Yes, I was looking for a way to set the cpu.rt_runtime_us param for a
specific cgroup from a systemd unit, in order to control the max CPU
bandwidth allowed for a systemd slice. Since systemd depracated support
for cgroupv1 I picked that patch to export them via cgroupv2. To my
understanding, with that patch, setting the rt_runtime_us and
rt_period_us parameters via cgroupv2 should have the same effect as
setting them via cgroupv1. Of course I could have missed something and
that could be one reason for the issue. I will better look into it and
try to see if the issue is still reproducible with cgroupv1.

> 
> > # Build kernel with defconfig + PREEMPT_RT=y and RT_GROUP_SCHED=y
> > make mrproper
> > make defconfig
> > scripts/config -k -e EXPERT
> > scripts/config -k -e PREEMPT_RT
> > scripts/config -k -e RT_GROUP_SCHED
> > make olddefconfig
> > make -j12
> > 
> > # Download a debian image and run qemu
> > wget https://cdimage.debian.org/images/cloud/sid/daily/20250919-2240/debian-sid-nocloud-amd64-daily-20250919-2240.qcow2
> > qemu-system-x86_64 \
> >     -m 2G -smp 4 \
> >     -nographic \
> >     -nic user,hostfwd=tcp::2222-:22 \
> >     -M q35,accel=kvm \
> >     -drive format=qcow2,file=debian-sid-nocloud-amd64-daily-20250919-2240.qcow2 \
> >     -virtfs local,path=.,mount_tag=shared,security_model=mapped-xattr \
> >     -monitor none \
> >     -append "root=/dev/sda1 console=ttyS0,115200 sysctl.kernel.panic_on_oops=1" \
> >     -kernel arch/x86/boot/bzImage
> > 
> > # Then inside guest machine
> > # Install stress-ng
> > apt-get update && apt-get install stress-ng
> > 
> > # Create the stress-ng service. It sets the group RT runtime to 500ms
> > # (50% BW) via the cgroupv2 interface then it starts the stress-ng
> > # scheduler stressor. Also note the cpu affinity set to a single CPU
> > # which seems to help the issue to be more reproducible.
> 
> I assume this is the 'AllowedCPUs=0' line in the systemd service file.

Yes, correct.

> 
> > echo "[Unit]
> > Description=Mixed stress with long in the system slice
> > After=basic.target
> > 
> > [Service]
> > AllowedCPUs=0
> > Type=simple
> > Restart=always
> > ExecStartPre=/bin/sh -c 'echo 500000 > /sys/fs/cgroup/system.slice/cpu.rt_runtime_us'
> > ExecStart=/usr/bin/stress-ng --timeout=0 --verify --oom-avoid --metrics --timestamp --exclude=enosys,usersyscall --cpu-sched 0 --
> 
> 
> I assume you get 4 stressors since you run 'qemu -smp 4'? How many
> stress-ng related tasks have you running in
> 'system.slice/stress-sched-long-system.service'? And all of them on CPU0?

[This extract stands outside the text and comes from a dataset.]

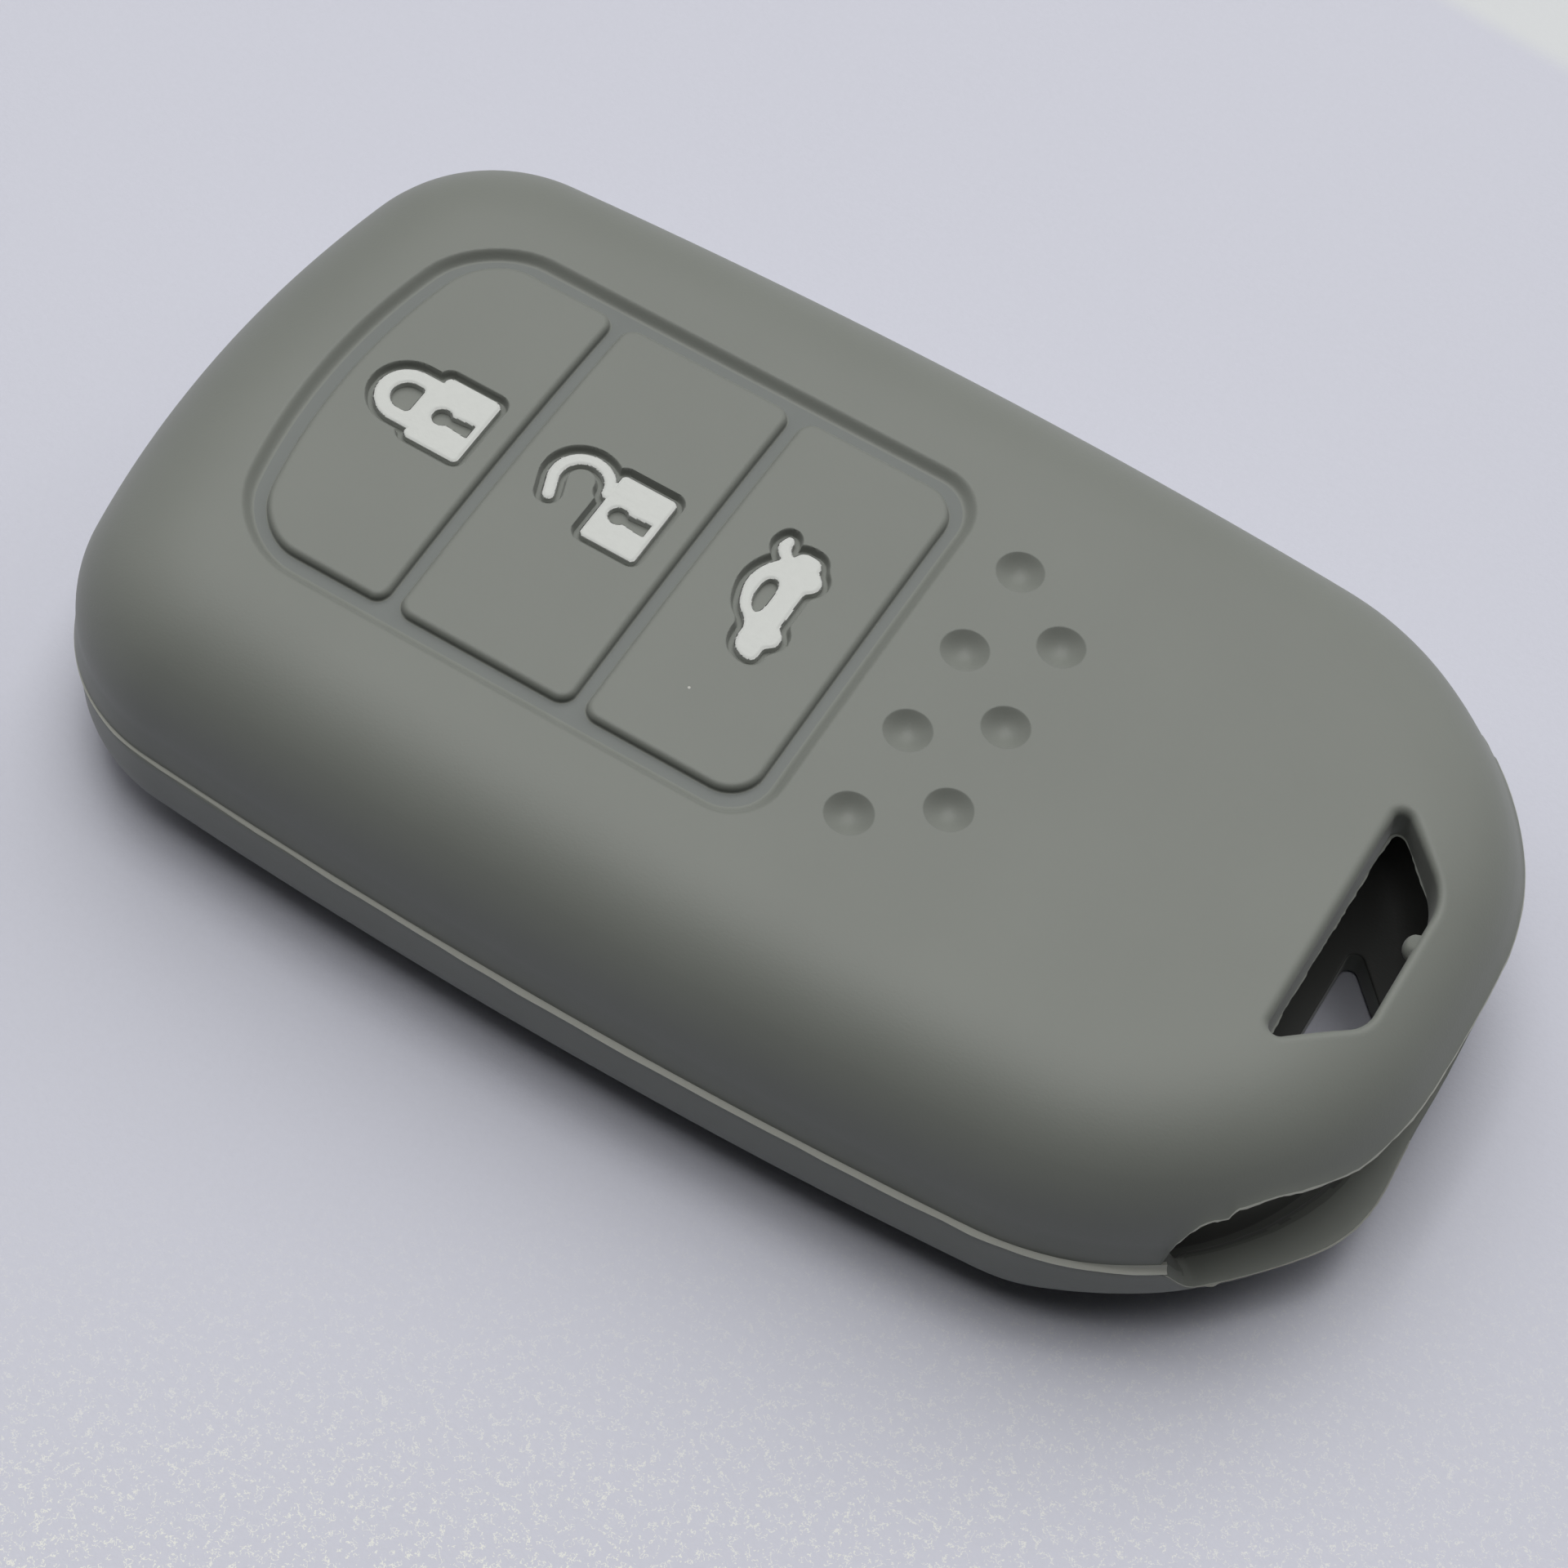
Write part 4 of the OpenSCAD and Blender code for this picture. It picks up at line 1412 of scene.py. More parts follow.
@dataclass(frozen=True)
class Field:
    """A shape in plan as signed distances, below zero inside it.

    Attributes:
        distance: Gives the distance of each plan point.
    """

    distance: Surface

    def __or__(self, other: "Field") -> "Field":
        """Return the shape that covers both."""
        return Field(lambda p: np.minimum(self.distance(p), other.distance(p)))

    def __sub__(self, other: "Field") -> "Field":
        """Return this shape without the other."""
        return Field(lambda p: np.maximum(self.distance(p), -other.distance(p)))

    def blended(self, other: "Field", reach: float) -> "Field":
        """Return the shape that covers both, with a fillet where they meet: the lesser distance, less a
        quarter of the square of how far the two are from differing by the reach, over the reach.

        Args:
            other: The other shape.
            reach: Reach of the fillet.

        Returns:
            The shape.
        """
        def distance(p: Array) -> Array:
            """Return the distances at plan points."""
            first, second = self.distance(p), other.distance(p)
            overlap = np.maximum(reach - np.abs(first - second), 0.0)
            return np.minimum(first, second) - overlap ** 2 / (4 * reach)
        return Field(distance)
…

Yes, with --cpu-sched 0, stress-ng is using 4 scheduler stressors all
running on CPU 0. To my understanding each scheduler stressor forks 16
stress-ng child tasks [1], this is confirmed by the number of stress-ng
tasks running on the system. The test itself is not particularly
meaningful, it just reflects the setup I had when I found the BUG_ON.

> [...]
> 

[1]: https://github.com/ColinIanKing/stress-ng/blob/V0.19.04/stress-cpu-sched.c#L66

Best regards,
Matteo Martelli